Do you guys listen to This American Life on NPR? It’s one of my favorite shows, running the gamut from serious to comedic, light-hearted to heart wrenching, sometimes in the same sixty minutes. Well, this post isn’t about This American Life, but it does have to do with Ira Glass, who serves as the show’s host, as well as being a TV and movie producer, writer, and all around cool-seeming guy.
When you struggle with writing, you tend to look for things to make you feel better, like it’s not a lost cause; like all the crap you’re going through is going to be worth it somehow, someday. And if you search enough, you’ll find the same tips, the same advice over and over, until it’s all a bit redundant and (in my opinion) not all that helpful. There is one quote I’ve come across a few times, though, that really made an impact, and it comes from the aforementioned Mr. Glass.
“Nobody tells this to people who are beginners, I wish someone told me. All of us who do creative work, we get into it because we have good taste. But there is this gap. For the first couple years you make stuff, it’s just not that good. It’s trying to be good, it has potential, but it’s not. But your taste, the thing that got you into the game, is still killer. And your taste is why your work disappoints you. A lot of people never get past this phase, they quit. Most people I know who do interesting, creative work went through years of this. We know our work doesn’t have this special thing that we want it to have. We all go through this. And if you are just starting out or you are still in this phase, you gotta know its normal and the most important thing you can do is do a lot of work. Put yourself on a deadline so that every week you will finish one story. It is only by going through a volume of work that you will close that gap, and your work will be as good as your ambitions. And I took longer to figure out how to do this than anyone I’ve ever met. It’s gonna take awhile. It’s normal to take awhile. You’ve just gotta fight your way through.”
That really hit home for me. It pinpoints what I’d been feeling for quite awhile but couldn’t put my finger on. I was fairly happy with the things I’d written, but I just knew something was off. And then, a couple of days ago while looking for something in my basement, I found this:
It’s the second ‘extended’ story I ever wrote, back in 2000 when I had just started a new job. I worked split shifts, meaning four hours in the morning, then a few hours off, then four more hours to finish the work day. My wife (girlfriend at the time) and I were sharing a car, so I was stuck there during the 3-4 hour break and I did what seemed like the only logical thing—I wrote.
I remembered writing the story—about a down-on-their-luck couple in love who concoct a plan to rob a bank—but I didn’t know I’d saved it. I thought it had been lost or trashed years ago. I sat down and started reading it and realized a couple of things.
It sucks. Naturally, of course it does. But it doesn’t totally suck. The bones of a good story are there, it’s just not very good due to several factors: wooden characters, stiff dialogue, plot problems, etc. But the thing is, it highlights what Ira Glass said. I can see what the then 26 year old me was going for. If you want to get right down to it, my ideas for stories nowadays aren’t all that different (it seems I’m destined to primarily be a crime writer, as that’s what tends to come naturally). But the taste far outweighed the talent.

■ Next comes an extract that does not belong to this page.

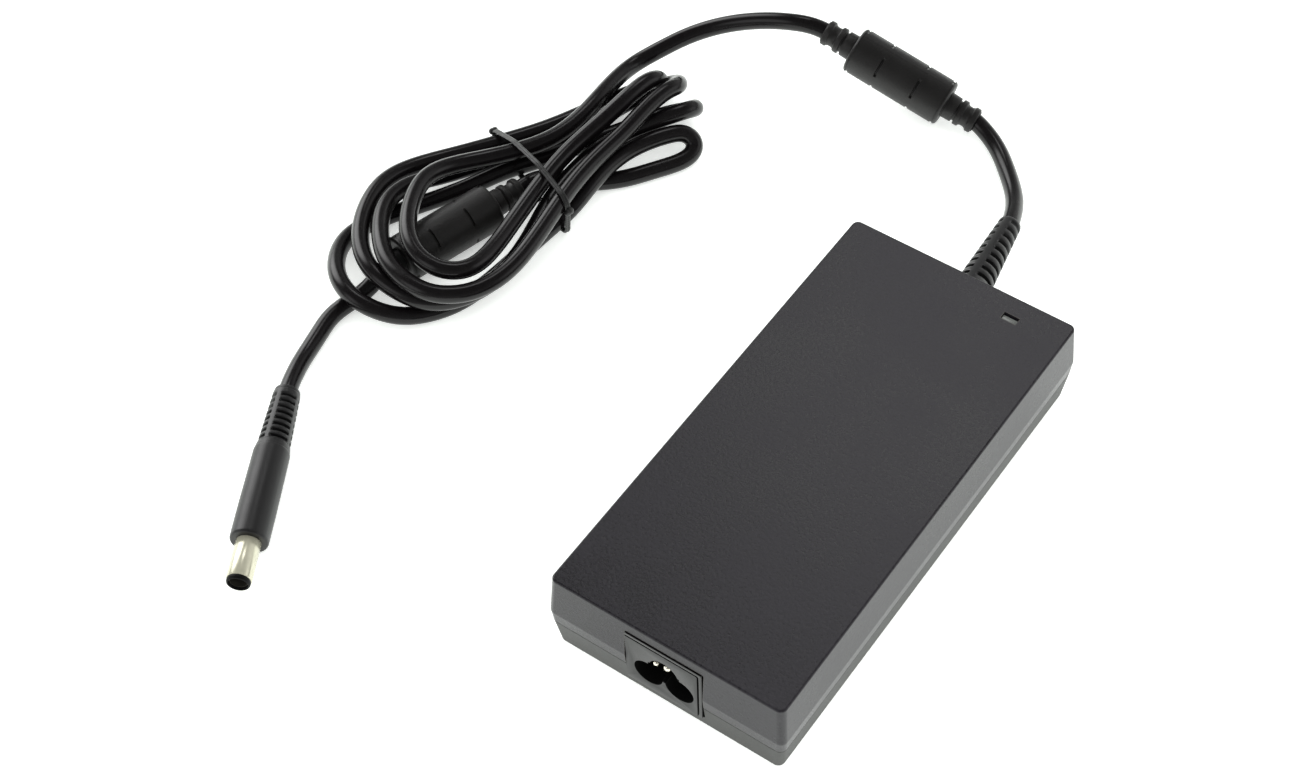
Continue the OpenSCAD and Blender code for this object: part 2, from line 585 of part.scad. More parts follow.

That story (titled Karmic Justice—it came to me as I’ve been typing) was the last thing I wrote until I started back up a couple of years ago, and I’ve been bridging that taste/talent gap ever since. Are they equal? No. Not quite. Not yet. But it’s getting there, and finding this little gem in the basement (and comparing it to what I’m working on now) has helped drive home just how far I’ve come.
So while it may not apply to everyone, if there’s something you do that you’re still trying to get better at—writing, photography, music, cooking, woodworking, whatever it is—go back and look at (or just think about) some of your early stuff for a reminder of how much progress you’ve made.
Because once your taste=talent, there’s no stopping you.
2 thoughts on “Taste vs. Talent”
Very true. When I look back on my old writing, I cringe a bit. But I can see the bones. The ideas were there, the basic stories were good. It was just the execution that needed work. The irony is that I tried so hard to pick every word and phrase just so, not keeping in mind what Hemingway said about the first draft of anything. Once I turned off the internal editor, I still produced what Hemingway would have predicted, but much more of it, but it was easier to work with afterward because it came from the heart and not my inner grammarian.
I’m still struggling with that, wanting to go back and fix the tiniest thing when I just need to get the story out and come back to survey the damage. It is funny to see my little notes to myself in the margins—the things I thought needed to be changed vs what I see now that is so much more obvious.
And thanks for following! I enjoy your blog quite a bit.